How many of the following arguments, made by Dave Thompson in his “Sports ‘n’ Things” column on Friday, (“Buying local on step in bridging division”) ring true to Trail Daily Times readers?

- The fact that the ski hill and Redstone don’t carry Columbia Gardens wine on the menu must be because they are “snoots” that can’t imagine that “anything of excellence can come from down the hill.”

- Rosslanders in general have an “ick factor” for “anything that has its origin below the waterhole corner.”

- Rossland doesn’t give a damn about the wider local economy, because our hopes are pinned on our future fortunes as an “exclusive destination resort,” economically divorced from the rest of the region.
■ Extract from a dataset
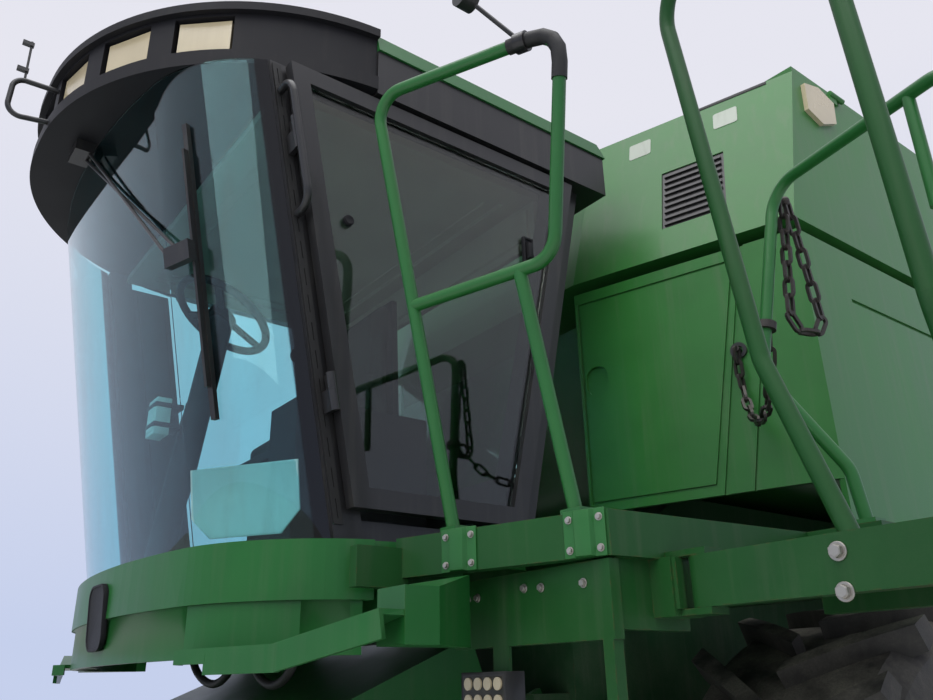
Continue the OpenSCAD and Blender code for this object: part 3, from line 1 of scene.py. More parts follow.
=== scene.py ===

- The reason Rosslanders want local schooling is because they don’t want their kids to have their “lives tainted by the lower orders that inhabit” Trail.

- Rosslanders are hoping Trail kids come up to Rossland for schooling to be “morally improved by moving among the superior sorts” up the hill.

If more than five people in the whole region actually believe this stuff, I’d be happy to pick it apart piece by piece, starting with my own experience with such shared Rossland-Trail or regional efforts as minor hockey, minor baseball, the shared economic development officer, the Lower Columbia Community Development Team, and on and on.

But I can’t believe that anyone actually buys this hate-mongering (and I really can’t believe The Times prints it). Just let me know if I’m wrong on that and I’d be happy to give you more counter-argument than you probably want to read.

The ultimate irony is that Mr. Thompson seems to fancy himself a regionalist, who bemoans the loss of things the way they were when he was growing up, and who finds it “disappointing” that things have devolved so badly.  He ends by arguing that we won’t get along “unless everybody tries for that.”

Huh??  His article (and several previous ones) couldn’t sound more like a deliberate attempt to pit Trail and Rossland against each other. The essential first step to division and conflict is to create an “us” and a “them,” and to sell people on the lie that all of “them” are monsters.

There are no monsters.  There may be people in Rossland like the stereotype Mr. Thompson is pushing, but I doubt it.  I sure haven’t met them yet.